Data items
'''
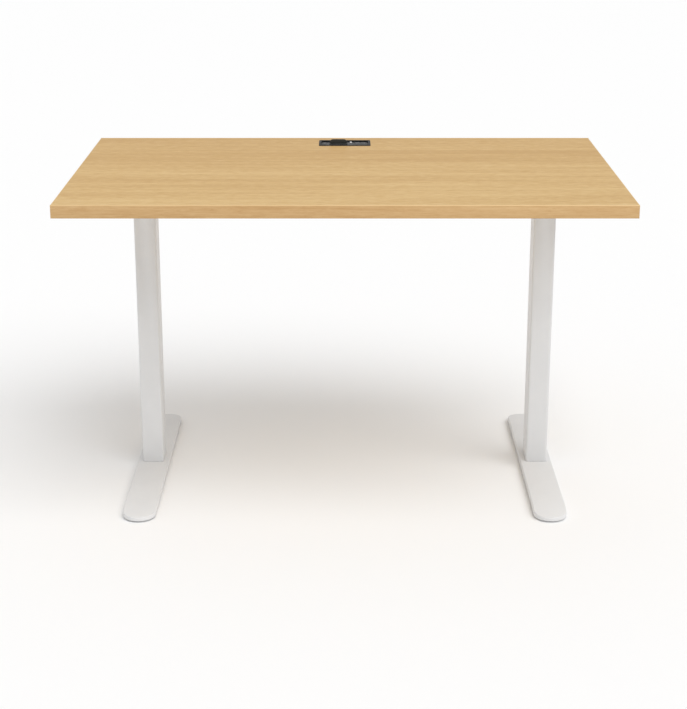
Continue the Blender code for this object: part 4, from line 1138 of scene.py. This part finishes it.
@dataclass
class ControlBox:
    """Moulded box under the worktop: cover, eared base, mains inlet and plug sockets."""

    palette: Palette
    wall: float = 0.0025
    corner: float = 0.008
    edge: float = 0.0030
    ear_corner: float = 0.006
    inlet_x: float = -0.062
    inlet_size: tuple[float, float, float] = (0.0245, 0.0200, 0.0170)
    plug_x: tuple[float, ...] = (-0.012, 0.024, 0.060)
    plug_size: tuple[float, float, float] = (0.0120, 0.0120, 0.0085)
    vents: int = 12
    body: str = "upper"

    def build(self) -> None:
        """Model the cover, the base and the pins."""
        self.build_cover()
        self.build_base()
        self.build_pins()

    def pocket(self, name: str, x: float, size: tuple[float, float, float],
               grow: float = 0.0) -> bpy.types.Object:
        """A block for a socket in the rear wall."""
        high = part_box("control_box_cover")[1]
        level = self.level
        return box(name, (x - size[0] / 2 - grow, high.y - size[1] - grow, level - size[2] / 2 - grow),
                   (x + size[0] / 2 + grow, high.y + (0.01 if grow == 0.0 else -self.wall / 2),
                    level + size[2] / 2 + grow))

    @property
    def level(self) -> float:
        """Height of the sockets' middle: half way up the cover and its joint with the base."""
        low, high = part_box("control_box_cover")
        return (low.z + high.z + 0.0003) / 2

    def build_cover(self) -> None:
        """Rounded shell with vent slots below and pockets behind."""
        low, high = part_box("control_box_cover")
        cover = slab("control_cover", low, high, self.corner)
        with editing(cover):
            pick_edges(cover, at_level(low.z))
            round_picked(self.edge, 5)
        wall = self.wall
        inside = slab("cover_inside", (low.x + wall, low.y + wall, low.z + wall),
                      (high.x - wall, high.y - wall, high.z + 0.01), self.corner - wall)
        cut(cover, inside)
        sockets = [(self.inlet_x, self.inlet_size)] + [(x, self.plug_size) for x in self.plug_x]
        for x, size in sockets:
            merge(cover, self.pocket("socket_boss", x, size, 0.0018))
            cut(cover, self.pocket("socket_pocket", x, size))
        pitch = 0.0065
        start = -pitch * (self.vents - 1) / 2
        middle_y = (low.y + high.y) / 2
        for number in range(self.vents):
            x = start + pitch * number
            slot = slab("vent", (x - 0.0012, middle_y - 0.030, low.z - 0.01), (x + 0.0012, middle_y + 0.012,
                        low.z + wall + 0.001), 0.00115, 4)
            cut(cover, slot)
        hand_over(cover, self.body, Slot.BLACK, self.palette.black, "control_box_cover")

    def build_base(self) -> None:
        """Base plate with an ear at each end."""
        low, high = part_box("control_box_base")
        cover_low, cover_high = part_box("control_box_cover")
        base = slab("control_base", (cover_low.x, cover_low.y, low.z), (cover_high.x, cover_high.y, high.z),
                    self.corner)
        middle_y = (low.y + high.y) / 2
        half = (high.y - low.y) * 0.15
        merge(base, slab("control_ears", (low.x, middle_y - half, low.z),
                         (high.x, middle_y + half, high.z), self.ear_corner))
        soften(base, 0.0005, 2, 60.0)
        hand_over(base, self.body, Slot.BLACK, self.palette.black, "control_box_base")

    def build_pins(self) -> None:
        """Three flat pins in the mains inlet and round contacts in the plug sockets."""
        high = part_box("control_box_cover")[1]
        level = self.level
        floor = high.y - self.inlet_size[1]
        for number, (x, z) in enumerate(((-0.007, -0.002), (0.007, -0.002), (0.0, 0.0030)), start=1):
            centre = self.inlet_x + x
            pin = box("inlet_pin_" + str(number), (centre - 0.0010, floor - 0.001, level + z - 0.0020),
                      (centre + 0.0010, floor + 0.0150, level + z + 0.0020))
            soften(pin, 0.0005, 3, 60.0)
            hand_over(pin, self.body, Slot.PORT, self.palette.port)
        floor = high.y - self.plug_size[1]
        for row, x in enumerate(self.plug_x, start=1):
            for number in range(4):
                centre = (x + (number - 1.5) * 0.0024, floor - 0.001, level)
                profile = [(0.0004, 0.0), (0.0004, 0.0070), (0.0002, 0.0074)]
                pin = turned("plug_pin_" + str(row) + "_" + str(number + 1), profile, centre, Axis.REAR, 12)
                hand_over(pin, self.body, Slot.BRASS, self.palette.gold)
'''
'''
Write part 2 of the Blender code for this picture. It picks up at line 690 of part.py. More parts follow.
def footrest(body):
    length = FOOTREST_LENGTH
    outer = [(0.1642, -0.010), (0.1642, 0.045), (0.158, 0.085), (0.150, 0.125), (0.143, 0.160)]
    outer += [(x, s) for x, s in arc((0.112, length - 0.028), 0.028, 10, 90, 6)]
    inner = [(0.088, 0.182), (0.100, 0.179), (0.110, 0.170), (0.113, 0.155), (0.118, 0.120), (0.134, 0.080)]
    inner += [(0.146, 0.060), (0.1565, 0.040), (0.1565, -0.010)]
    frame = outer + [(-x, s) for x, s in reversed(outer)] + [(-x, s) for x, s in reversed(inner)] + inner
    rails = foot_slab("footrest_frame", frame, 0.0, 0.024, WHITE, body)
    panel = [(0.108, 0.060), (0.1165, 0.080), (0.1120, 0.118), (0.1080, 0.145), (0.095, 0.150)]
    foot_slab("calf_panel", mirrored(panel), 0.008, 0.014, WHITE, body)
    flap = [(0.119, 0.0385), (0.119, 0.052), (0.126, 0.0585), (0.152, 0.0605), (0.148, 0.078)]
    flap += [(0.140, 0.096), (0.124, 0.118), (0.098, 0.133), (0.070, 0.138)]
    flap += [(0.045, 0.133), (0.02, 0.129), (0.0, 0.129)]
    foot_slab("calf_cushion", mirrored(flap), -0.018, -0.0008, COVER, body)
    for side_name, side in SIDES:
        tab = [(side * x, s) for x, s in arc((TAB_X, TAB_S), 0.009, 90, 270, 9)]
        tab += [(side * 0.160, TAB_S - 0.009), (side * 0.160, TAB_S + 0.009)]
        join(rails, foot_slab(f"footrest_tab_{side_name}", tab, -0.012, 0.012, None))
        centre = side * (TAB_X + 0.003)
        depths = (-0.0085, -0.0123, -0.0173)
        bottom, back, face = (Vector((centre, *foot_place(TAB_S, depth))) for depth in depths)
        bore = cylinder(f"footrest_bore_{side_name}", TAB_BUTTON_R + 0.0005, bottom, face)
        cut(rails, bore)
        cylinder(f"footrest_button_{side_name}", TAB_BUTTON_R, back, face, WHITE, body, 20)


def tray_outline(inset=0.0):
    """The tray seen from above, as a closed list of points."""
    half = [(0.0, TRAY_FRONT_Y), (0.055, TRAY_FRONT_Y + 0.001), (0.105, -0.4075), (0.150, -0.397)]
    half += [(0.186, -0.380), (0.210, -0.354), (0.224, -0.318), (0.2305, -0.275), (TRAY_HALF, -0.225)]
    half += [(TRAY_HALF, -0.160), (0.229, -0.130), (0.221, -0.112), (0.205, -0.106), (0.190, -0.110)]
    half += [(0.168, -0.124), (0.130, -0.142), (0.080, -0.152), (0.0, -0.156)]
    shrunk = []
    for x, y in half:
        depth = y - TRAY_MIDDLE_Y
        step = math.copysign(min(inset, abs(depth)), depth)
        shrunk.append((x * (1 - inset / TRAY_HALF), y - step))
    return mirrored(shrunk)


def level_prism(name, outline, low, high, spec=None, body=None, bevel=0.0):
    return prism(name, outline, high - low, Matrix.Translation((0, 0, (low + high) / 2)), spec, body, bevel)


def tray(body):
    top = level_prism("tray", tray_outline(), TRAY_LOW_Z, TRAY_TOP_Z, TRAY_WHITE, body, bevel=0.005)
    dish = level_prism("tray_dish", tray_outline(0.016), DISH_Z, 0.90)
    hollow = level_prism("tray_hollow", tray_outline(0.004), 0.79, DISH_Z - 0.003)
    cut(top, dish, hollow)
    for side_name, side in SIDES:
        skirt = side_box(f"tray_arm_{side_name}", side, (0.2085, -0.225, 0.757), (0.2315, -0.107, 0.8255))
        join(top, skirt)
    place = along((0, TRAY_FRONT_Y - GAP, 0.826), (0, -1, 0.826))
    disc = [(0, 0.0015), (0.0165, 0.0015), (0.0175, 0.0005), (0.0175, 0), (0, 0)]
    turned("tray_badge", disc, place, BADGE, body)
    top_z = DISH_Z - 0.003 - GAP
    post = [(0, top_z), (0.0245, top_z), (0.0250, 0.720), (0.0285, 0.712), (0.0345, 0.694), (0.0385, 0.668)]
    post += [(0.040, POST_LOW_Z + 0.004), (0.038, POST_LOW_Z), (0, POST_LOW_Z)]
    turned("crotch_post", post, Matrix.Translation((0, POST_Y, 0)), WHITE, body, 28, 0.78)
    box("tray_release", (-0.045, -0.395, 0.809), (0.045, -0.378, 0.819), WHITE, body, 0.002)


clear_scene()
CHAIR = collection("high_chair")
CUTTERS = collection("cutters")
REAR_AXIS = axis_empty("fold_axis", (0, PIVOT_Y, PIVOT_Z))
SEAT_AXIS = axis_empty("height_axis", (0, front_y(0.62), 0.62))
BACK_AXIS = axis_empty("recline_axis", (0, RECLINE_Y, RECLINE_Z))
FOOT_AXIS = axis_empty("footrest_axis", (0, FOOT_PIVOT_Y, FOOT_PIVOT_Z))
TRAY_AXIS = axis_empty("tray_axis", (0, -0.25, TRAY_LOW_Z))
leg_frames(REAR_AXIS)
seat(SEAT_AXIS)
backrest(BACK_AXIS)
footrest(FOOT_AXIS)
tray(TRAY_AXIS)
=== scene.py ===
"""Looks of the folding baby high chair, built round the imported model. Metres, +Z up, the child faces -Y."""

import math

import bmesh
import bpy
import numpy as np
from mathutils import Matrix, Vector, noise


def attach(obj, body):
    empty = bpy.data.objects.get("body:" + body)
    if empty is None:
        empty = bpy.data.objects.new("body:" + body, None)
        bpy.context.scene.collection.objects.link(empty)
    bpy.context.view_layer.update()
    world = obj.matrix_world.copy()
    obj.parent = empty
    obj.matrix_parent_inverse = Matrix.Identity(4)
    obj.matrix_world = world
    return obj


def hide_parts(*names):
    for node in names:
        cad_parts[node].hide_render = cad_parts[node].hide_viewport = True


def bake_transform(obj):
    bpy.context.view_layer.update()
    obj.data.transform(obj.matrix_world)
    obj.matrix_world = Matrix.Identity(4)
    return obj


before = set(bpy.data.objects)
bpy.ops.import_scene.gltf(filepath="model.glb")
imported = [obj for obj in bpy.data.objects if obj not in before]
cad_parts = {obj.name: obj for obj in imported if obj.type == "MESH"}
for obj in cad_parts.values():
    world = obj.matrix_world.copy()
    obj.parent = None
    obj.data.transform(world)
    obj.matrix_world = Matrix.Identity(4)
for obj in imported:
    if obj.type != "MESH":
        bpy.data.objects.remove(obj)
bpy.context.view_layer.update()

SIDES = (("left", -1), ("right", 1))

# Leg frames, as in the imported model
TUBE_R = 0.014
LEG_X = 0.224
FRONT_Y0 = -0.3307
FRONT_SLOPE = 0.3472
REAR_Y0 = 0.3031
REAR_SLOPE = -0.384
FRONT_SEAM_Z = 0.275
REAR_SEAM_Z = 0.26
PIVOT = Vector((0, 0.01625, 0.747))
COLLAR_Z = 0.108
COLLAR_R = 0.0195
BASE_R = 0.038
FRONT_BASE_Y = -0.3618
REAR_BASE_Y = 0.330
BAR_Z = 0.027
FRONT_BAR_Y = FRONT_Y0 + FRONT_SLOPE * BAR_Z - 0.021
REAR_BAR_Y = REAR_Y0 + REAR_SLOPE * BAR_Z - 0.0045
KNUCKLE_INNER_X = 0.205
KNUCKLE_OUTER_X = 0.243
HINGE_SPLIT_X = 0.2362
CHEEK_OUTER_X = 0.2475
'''
'''
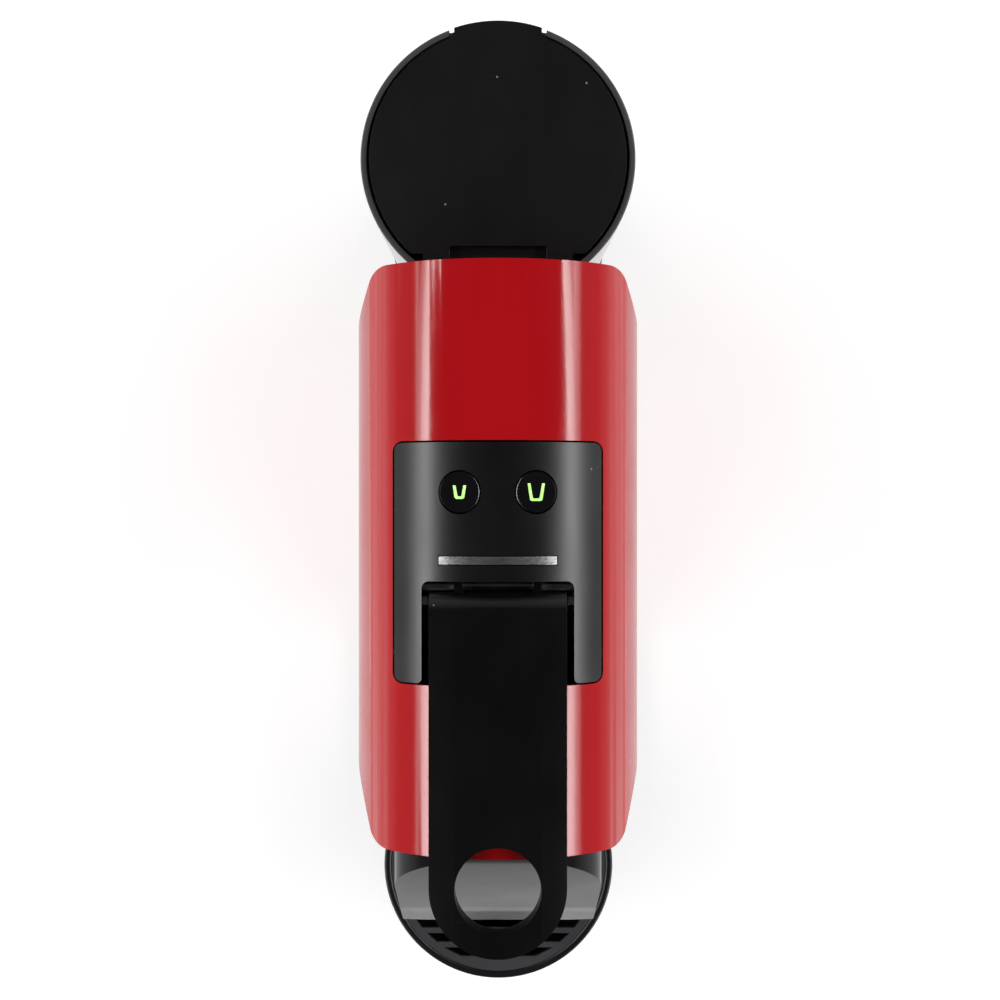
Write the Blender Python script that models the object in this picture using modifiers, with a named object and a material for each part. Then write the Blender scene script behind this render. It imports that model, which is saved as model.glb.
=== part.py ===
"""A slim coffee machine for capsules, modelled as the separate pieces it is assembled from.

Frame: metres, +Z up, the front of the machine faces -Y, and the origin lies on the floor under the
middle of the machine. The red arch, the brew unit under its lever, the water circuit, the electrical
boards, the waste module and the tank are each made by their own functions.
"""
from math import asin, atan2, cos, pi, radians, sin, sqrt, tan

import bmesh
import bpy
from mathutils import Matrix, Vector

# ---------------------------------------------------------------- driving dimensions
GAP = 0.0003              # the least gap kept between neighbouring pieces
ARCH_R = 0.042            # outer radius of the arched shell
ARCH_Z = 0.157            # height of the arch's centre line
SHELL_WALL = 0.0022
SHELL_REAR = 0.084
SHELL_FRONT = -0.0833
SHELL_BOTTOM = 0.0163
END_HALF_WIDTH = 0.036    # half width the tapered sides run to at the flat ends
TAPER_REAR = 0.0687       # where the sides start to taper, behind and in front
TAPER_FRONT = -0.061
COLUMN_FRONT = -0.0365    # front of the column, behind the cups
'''
Instruction:
Both the line with "clear_scene()" and the line with "bpy.data.objects.remove(obj)" belong in the answer; write them out exactly, with every line between.

Output of the task:
clear_scene()
CHAIR = collection("high_chair")
CUTTERS = collection("cutters")
REAR_AXIS = axis_empty("fold_axis", (0, PIVOT_Y, PIVOT_Z))
SEAT_AXIS = axis_empty("height_axis", (0, front_y(0.62), 0.62))
BACK_AXIS = axis_empty("recline_axis", (0, RECLINE_Y, RECLINE_Z))
FOOT_AXIS = axis_empty("footrest_axis", (0, FOOT_PIVOT_Y, FOOT_PIVOT_Z))
TRAY_AXIS = axis_empty("tray_axis", (0, -0.25, TRAY_LOW_Z))
leg_frames(REAR_AXIS)
seat(SEAT_AXIS)
backrest(BACK_AXIS)
footrest(FOOT_AXIS)
tray(TRAY_AXIS)
=== scene.py ===
"""Looks of the folding baby high chair, built round the imported model. Metres, +Z up, the child faces -Y."""

import math

import bmesh
import bpy
import numpy as np
from mathutils import Matrix, Vector, noise


def attach(obj, body):
    empty = bpy.data.objects.get("body:" + body)
    if empty is None:
        empty = bpy.data.objects.new("body:" + body, None)
        bpy.context.scene.collection.objects.link(empty)
    bpy.context.view_layer.update()
    world = obj.matrix_world.copy()
    obj.parent = empty
    obj.matrix_parent_inverse = Matrix.Identity(4)
    obj.matrix_world = world
    return obj


def hide_parts(*names):
    for node in names:
        cad_parts[node].hide_render = cad_parts[node].hide_viewport = True


def bake_transform(obj):
    bpy.context.view_layer.update()
    obj.data.transform(obj.matrix_world)
    obj.matrix_world = Matrix.Identity(4)
    return obj


before = set(bpy.data.objects)
bpy.ops.import_scene.gltf(filepath="model.glb")
imported = [obj for obj in bpy.data.objects if obj not in before]
cad_parts = {obj.name: obj for obj in imported if obj.type == "MESH"}
for obj in cad_parts.values():
    world = obj.matrix_world.copy()
    obj.parent = None
    obj.data.transform(world)
    obj.matrix_world = Matrix.Identity(4)
for obj in imported:
    if obj.type != "MESH":
        bpy.data.objects.remove(obj)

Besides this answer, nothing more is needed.